Quote every line as given.

SUPPLIED DATA:
---------------

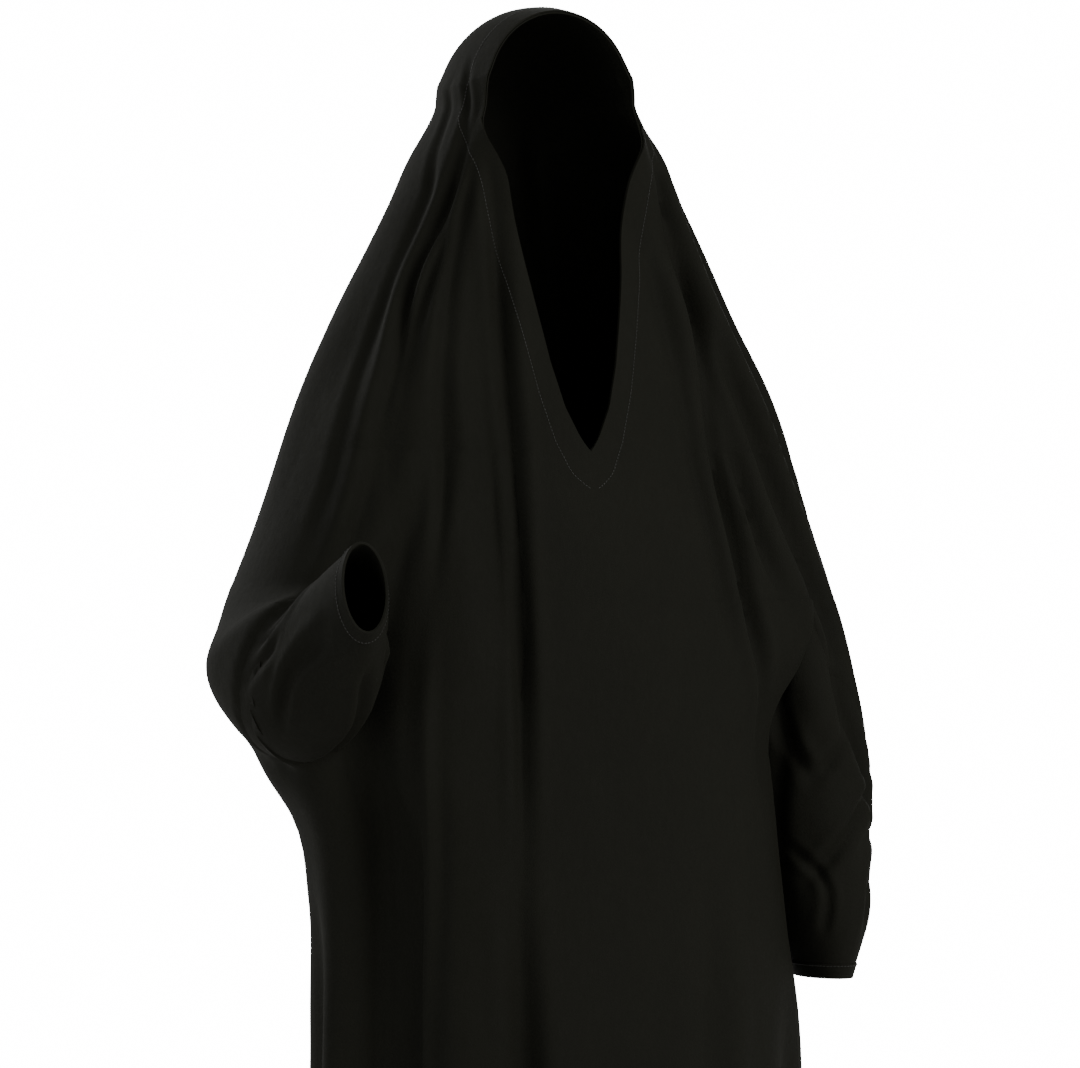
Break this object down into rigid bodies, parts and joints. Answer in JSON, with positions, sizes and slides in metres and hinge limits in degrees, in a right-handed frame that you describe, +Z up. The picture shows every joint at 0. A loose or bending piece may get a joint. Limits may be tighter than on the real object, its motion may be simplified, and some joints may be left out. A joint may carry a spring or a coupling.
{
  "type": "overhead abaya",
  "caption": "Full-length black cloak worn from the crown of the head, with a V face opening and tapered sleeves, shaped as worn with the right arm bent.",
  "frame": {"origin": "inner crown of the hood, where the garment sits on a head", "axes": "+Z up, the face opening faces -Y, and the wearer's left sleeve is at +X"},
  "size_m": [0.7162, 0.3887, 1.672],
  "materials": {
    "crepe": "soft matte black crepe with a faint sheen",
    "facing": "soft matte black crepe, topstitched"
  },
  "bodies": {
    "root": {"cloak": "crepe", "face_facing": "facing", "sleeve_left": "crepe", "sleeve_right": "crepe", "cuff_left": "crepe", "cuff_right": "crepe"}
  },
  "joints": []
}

---------------

REPLY TO THE TASK:
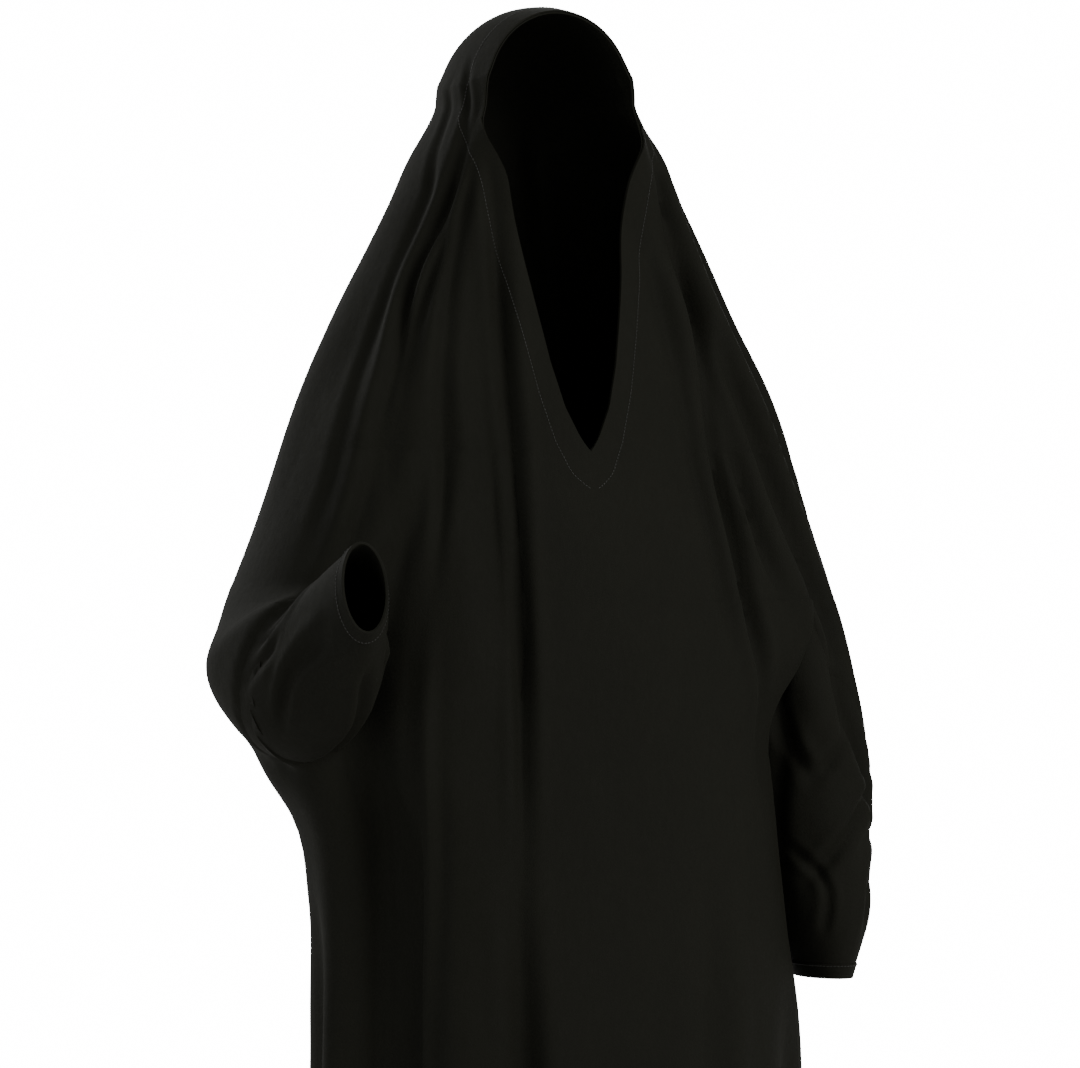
Break this object down into rigid bodies, parts and joints. Answer in JSON, with positions, sizes and slides in metres and hinge limits in degrees, in a right-handed frame that you describe, +Z up. The picture shows every joint at 0. A loose or bending piece may get a joint. Limits may be tighter than on the real object, its motion may be simplified, and some joints may be left out. A joint may carry a spring or a coupling.
{
  "type": "overhead abaya",
  "caption": "Full-length black cloak worn from the crown of the head, with a V face opening and tapered sleeves, shaped as worn with the right arm bent.",
  "frame": {"origin": "inner crown of the hood, where the garment sits on a head", "axes": "+Z up, the face opening faces -Y, and the wearer's left sleeve is at +X"},
  "size_m": [0.7162, 0.3887, 1.672],
  "materials": {
    "crepe": "soft matte black crepe with a faint sheen",
    "facing": "soft matte black crepe, topstitched"
  },
  "bodies": {
    "root": {"cloak": "crepe", "face_facing": "facing", "sleeve_left": "crepe", "sleeve_right": "crepe", "cuff_left": "crepe", "cuff_right": "crepe"}
  },
  "joints": []
}